THE TASK - Write out the listing in full, matching it word for word.

GIVEN DATA -
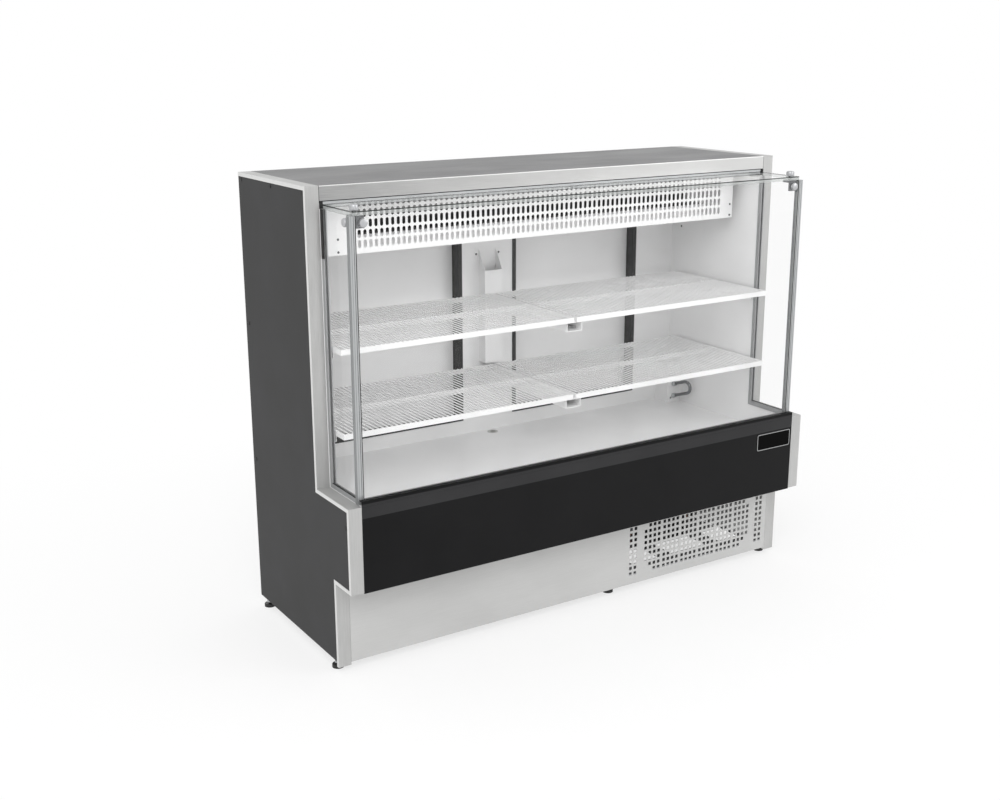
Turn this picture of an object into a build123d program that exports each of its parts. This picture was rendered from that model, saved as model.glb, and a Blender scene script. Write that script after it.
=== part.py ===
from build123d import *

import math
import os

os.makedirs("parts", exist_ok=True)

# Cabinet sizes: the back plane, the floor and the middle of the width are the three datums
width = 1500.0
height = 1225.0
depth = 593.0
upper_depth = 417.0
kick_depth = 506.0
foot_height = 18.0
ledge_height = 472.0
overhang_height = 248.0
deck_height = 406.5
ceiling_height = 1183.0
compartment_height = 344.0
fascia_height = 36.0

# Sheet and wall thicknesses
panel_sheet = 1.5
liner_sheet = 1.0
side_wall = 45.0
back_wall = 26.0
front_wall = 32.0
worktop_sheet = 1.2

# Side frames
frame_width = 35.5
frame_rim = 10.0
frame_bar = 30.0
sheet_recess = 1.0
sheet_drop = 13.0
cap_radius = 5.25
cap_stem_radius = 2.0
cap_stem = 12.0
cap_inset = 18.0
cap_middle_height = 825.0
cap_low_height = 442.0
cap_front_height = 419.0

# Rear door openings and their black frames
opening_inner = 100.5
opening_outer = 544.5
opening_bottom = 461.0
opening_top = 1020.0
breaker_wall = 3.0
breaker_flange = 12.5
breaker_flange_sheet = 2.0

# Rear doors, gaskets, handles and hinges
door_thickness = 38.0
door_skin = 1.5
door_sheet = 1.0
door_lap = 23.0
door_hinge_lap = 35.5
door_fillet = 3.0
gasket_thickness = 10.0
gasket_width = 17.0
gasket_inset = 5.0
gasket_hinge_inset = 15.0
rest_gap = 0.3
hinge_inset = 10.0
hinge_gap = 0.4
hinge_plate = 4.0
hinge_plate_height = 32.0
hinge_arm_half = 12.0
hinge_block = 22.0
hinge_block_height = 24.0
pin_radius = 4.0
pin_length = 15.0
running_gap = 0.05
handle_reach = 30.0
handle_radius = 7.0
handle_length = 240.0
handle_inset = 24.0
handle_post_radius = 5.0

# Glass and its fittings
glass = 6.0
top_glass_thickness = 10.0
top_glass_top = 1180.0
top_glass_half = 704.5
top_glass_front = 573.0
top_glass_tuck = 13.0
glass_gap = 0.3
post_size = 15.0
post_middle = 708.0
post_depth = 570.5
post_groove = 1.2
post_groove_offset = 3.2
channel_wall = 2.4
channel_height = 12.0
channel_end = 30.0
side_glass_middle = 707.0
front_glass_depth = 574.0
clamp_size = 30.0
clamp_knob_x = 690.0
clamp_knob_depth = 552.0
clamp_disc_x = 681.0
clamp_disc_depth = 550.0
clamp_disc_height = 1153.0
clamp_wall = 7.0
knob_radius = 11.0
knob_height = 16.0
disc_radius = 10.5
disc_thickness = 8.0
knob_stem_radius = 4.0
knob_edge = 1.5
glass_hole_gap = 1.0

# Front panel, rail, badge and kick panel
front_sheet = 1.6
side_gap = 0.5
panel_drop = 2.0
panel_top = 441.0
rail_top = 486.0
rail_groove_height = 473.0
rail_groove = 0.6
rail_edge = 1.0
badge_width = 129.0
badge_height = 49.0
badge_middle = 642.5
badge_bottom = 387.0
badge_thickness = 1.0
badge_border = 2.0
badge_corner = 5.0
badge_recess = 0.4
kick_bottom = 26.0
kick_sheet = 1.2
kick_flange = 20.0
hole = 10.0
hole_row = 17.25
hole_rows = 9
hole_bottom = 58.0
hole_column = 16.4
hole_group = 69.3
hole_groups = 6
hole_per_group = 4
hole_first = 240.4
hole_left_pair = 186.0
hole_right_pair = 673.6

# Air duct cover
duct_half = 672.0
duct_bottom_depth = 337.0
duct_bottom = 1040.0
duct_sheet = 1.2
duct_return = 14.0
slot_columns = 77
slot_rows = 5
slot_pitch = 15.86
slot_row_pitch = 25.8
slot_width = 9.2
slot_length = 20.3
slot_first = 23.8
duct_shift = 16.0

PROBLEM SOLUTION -
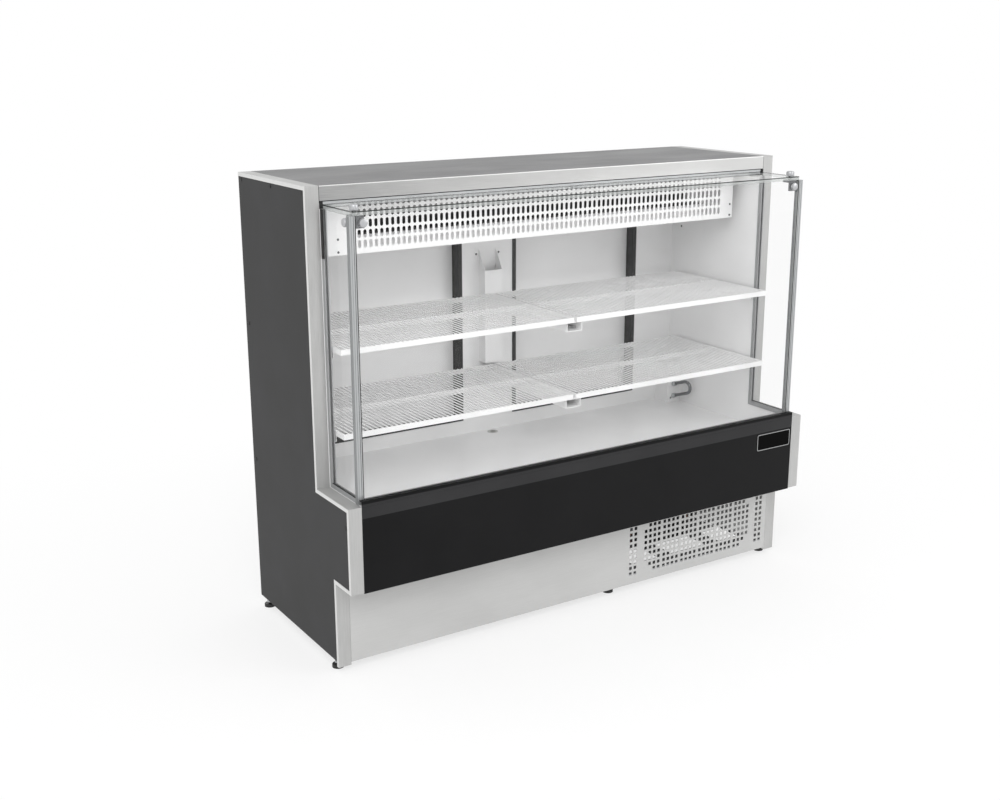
Turn this picture of an object into a build123d program that exports each of its parts. This picture was rendered from that model, saved as model.glb, and a Blender scene script. Write that script after it.
=== part.py ===
from build123d import *

import math
import os

os.makedirs("parts", exist_ok=True)

# Cabinet sizes: the back plane, the floor and the middle of the width are the three datums
width = 1500.0
height = 1225.0
depth = 593.0
upper_depth = 417.0
kick_depth = 506.0
foot_height = 18.0
ledge_height = 472.0
overhang_height = 248.0
deck_height = 406.5
ceiling_height = 1183.0
compartment_height = 344.0
fascia_height = 36.0

# Sheet and wall thicknesses
panel_sheet = 1.5
liner_sheet = 1.0
side_wall = 45.0
back_wall = 26.0
front_wall = 32.0
worktop_sheet = 1.2

# Side frames
frame_width = 35.5
frame_rim = 10.0
frame_bar = 30.0
sheet_recess = 1.0
sheet_drop = 13.0
cap_radius = 5.25
cap_stem_radius = 2.0
cap_stem = 12.0
cap_inset = 18.0
cap_middle_height = 825.0
cap_low_height = 442.0
cap_front_height = 419.0

# Rear door openings and their black frames
opening_inner = 100.5
opening_outer = 544.5
opening_bottom = 461.0
opening_top = 1020.0
breaker_wall = 3.0
breaker_flange = 12.5
breaker_flange_sheet = 2.0

# Rear doors, gaskets, handles and hinges
door_thickness = 38.0
door_skin = 1.5
door_sheet = 1.0
door_lap = 23.0
door_hinge_lap = 35.5
door_fillet = 3.0
gasket_thickness = 10.0
gasket_width = 17.0
gasket_inset = 5.0
gasket_hinge_inset = 15.0
rest_gap = 0.3
hinge_inset = 10.0
hinge_gap = 0.4
hinge_plate = 4.0
hinge_plate_height = 32.0
hinge_arm_half = 12.0
hinge_block = 22.0
hinge_block_height = 24.0
pin_radius = 4.0
pin_length = 15.0
running_gap = 0.05
handle_reach = 30.0
handle_radius = 7.0
handle_length = 240.0
handle_inset = 24.0
handle_post_radius = 5.0

# Glass and its fittings
glass = 6.0
top_glass_thickness = 10.0
top_glass_top = 1180.0
top_glass_half = 704.5
top_glass_front = 573.0
top_glass_tuck = 13.0
glass_gap = 0.3
post_size = 15.0
post_middle = 708.0
post_depth = 570.5
post_groove = 1.2
post_groove_offset = 3.2
channel_wall = 2.4
channel_height = 12.0
channel_end = 30.0
side_glass_middle = 707.0
front_glass_depth = 574.0
clamp_size = 30.0
clamp_knob_x = 690.0
clamp_knob_depth = 552.0
clamp_disc_x = 681.0
clamp_disc_depth = 550.0
clamp_disc_height = 1153.0
clamp_wall = 7.0
knob_radius = 11.0
knob_height = 16.0
disc_radius = 10.5
disc_thickness = 8.0
knob_stem_radius = 4.0
knob_edge = 1.5
glass_hole_gap = 1.0

# Front panel, rail, badge and kick panel
front_sheet = 1.6
side_gap = 0.5
panel_drop = 2.0
panel_top = 441.0
rail_top = 486.0
rail_groove_height = 473.0
rail_groove = 0.6
rail_edge = 1.0
badge_width = 129.0
badge_height = 49.0
badge_middle = 642.5
badge_bottom = 387.0
badge_thickness = 1.0
badge_border = 2.0
badge_corner = 5.0
badge_recess = 0.4
kick_bottom = 26.0
kick_sheet = 1.2
kick_flange = 20.0
hole = 10.0
hole_row = 17.25
hole_rows = 9
hole_bottom = 58.0
hole_column = 16.4
hole_group = 69.3
hole_groups = 6
hole_per_group = 4
hole_first = 240.4
hole_left_pair = 186.0
hole_right_pair = 673.6

# Air duct cover
duct_half = 672.0
duct_bottom_depth = 337.0
duct_bottom = 1040.0
duct_sheet = 1.2
duct_return = 14.0
slot_columns = 77
slot_rows = 5
slot_pitch = 15.86
slot_row_pitch = 25.8
slot_width = 9.2
slot_length = 20.3
slot_first = 23.8
duct_shift = 16.0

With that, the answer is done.